====== DATA

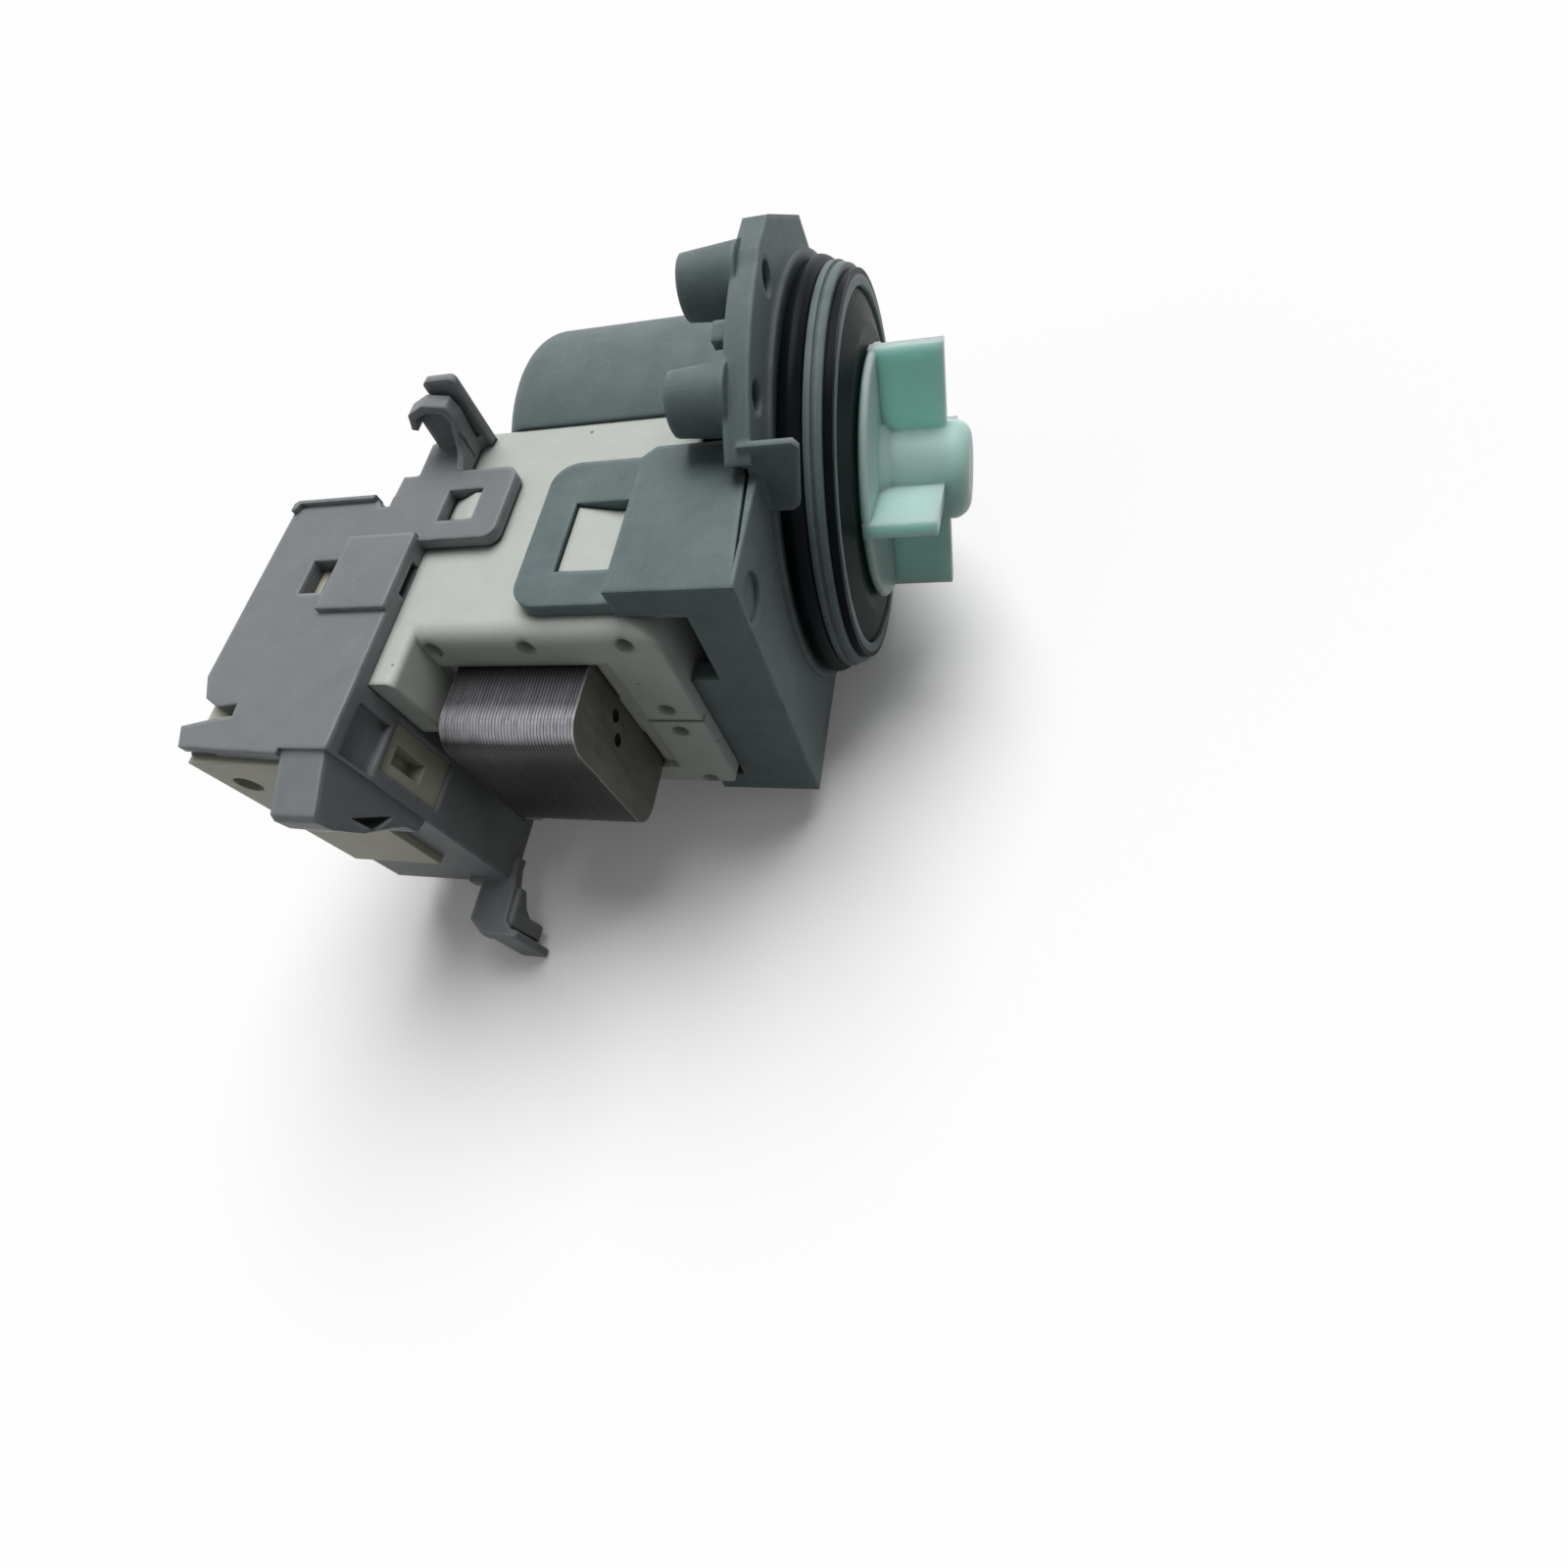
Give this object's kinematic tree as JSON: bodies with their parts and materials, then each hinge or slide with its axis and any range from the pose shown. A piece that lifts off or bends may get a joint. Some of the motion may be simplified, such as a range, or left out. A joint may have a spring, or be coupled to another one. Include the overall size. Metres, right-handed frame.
{
  "type": "washer drain pump",
  "caption": "Washing machine drain pump: magnet rotor in a sealed can, U-core coils, O-ring spigot with screw flange, vaned impeller and clip-on terminal housing.",
  "frame": {"origin": "on the pump axis, at the seating face of the flange", "axes": "+X along the pump axis to the impeller, +Y from the yoke across to the rotor, +Z out of the upper coil"},
  "size_m": [0.1011, 0.1121, 0.0747],
  "materials": {
    "housing_grey_green": "fine satin moulding",
    "black_rubber": "smooth, slightly oily sheen",
    "black_plastic": "semi-gloss",
    "coil_grey": "pale grey filled plastic, faint pearl sheen",
    "bobbin_plastic": "natural glass-filled plastic",
    "enamelled_copper": "enamelled wire",
    "lamination_steel": "punched edges, fine lines",
    "terminal_grey": "satin moulding",
    "insert_ivory": "satin moulding",
    "tinned_brass": "bright tinned strip",
    "shaft_steel": "ground and polished",
    "ferrite": "ground sintered ferrite",
    "carbon_bush": "carbon graphite",
    "impeller_mint": "satin, slightly translucent"
  },
  "bodies": {
    "pump_body": {"front_housing": "housing_grey_green", "main_oring": "black_rubber", "rim_ring": "black_rubber", "bearing_carrier": "black_plastic", "shaft_seal": "black_rubber", "front_bearing": "carbon_bush", "front_bearing_mount": "black_rubber", "rear_bearing": "carbon_bush", "rear_bearing_mount": "black_rubber", "coil_body_upper": "coil_grey", "coil_body_lower": "coil_grey", "bobbin_upper": "bobbin_plastic", "bobbin_lower": "bobbin_plastic", "winding_upper": "enamelled_copper", "winding_lower": "enamelled_copper", "thermal_fuse": "tinned_brass", "yoke_stack": "lamination_steel", "pole_stack_upper": "lamination_steel", "pole_stack_lower": "lamination_steel", "terminal_housing": "terminal_grey", "terminal_insert": "insert_ivory", "spade_terminals": "tinned_brass"},
    "rotor": {"shaft": "shaft_steel", "rotor_magnet": "ferrite", "rotor_sleeve": "bobbin_plastic", "thrust_washers": "bobbin_plastic", "drive_dog": "bobbin_plastic"},
    "impeller": {"impeller": "impeller_mint", "clutch_cover": "impeller_mint", "clutch_buffers": "black_rubber"}
  },
  "joints": [
    {"name": "rotor_spin", "type": "hinge", "parent": "pump_body", "child": "rotor", "pos_m": [0, 0, 0], "axis": [1, 0, 0], "continuous": true},
    {"name": "impeller_lag", "type": "hinge", "parent": "rotor", "child": "impeller", "pos_m": [0, 0, 0], "axis": [1, 0, 0], "range_deg": [0, 180]}
  ]
}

============

TASK TO COMPLETE >>
Each line with the string "from" in it needs to be found and copied.

RESULT >>
Give this object's kinematic tree as JSON: bodies with their parts and materials, then each hinge or slide with its axis and any range from the pose shown. A piece that lifts off or bends may get a joint. Some of the motion may be simplified, such as a range, or left out. A joint may have a spring, or be coupled to another one. Include the overall size. Metres, right-handed frame.
  "frame": {"origin": "on the pump axis, at the seating face of the flange", "axes": "+X along the pump axis to the impeller, +Y from the yoke across to the rotor, +Z out of the upper coil"},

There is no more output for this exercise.